| Bug #47786 | Add note and/or reference to http://dev.mysql.com/doc/refman/5.1/en/blob.html | ||
|---|---|---|---|
| Submitted: | 2 Oct 2009 10:17 | Modified: | 6 Oct 2009 16:22 |
| Reporter: | Valeriy Kravchuk | Email Updates: | |
| Status: | Closed | Impact on me: | |
| Category: | MySQL Server: Documentation | Severity: | S4 (Feature request) |
| Version: | 5.0+ | OS: | Any |
| Assigned to: | Paul DuBois | CPU Architecture: | Any |
[2 Oct 2009 10:17]
Valeriy Kravchuk
[2 Oct 2009 20:30]
Paul DuBois
Valeriy, before I make this change, do you have anything to say about the additional user comment posted by Kristian Köhntopp in response to Simon's comment?
[6 Oct 2009 8:28]
Valeriy Kravchuk
I'd say that his comment just explain in details when temporary table can be created on disk. Great comment to have, but still we should add a reference and small note about possible perfromance impact.
[6 Oct 2009 16:22]
Paul DuBois
Thank you for your bug report. This issue has been addressed in the documentation. The updated documentation will appear on our website shortly, and will be included in the next release of the relevant products.

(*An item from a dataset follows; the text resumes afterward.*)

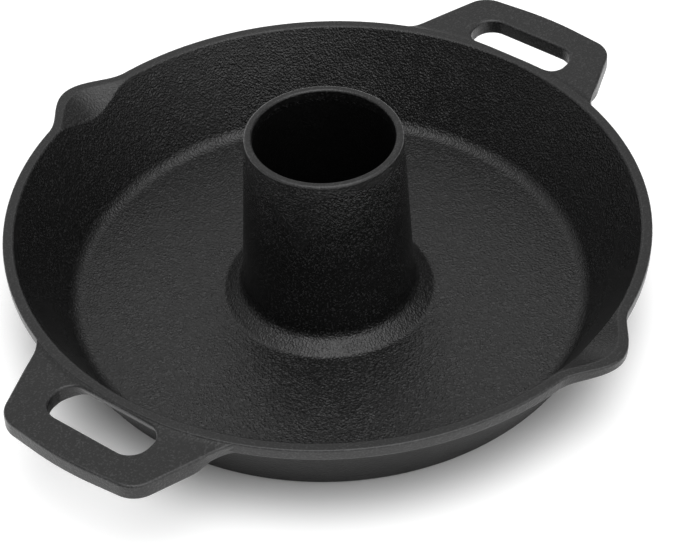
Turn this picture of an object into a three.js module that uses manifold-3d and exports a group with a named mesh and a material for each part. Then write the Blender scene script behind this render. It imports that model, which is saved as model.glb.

Instances of BLOB or TEXT columns in the result of a query that is processed using a temporary table causes the server to use a table on disk rather than in memory because the MEMORY storage engine does not support those data types (see http://dev.mysql.com/doc/refman/5.1/en/internal-temporary-tables.html). Use of disk incurs a performance penalty, so include BLOB or TEXT columns in the query result only if they are really needed. For example, avoid using SELECT *, which selects all columns.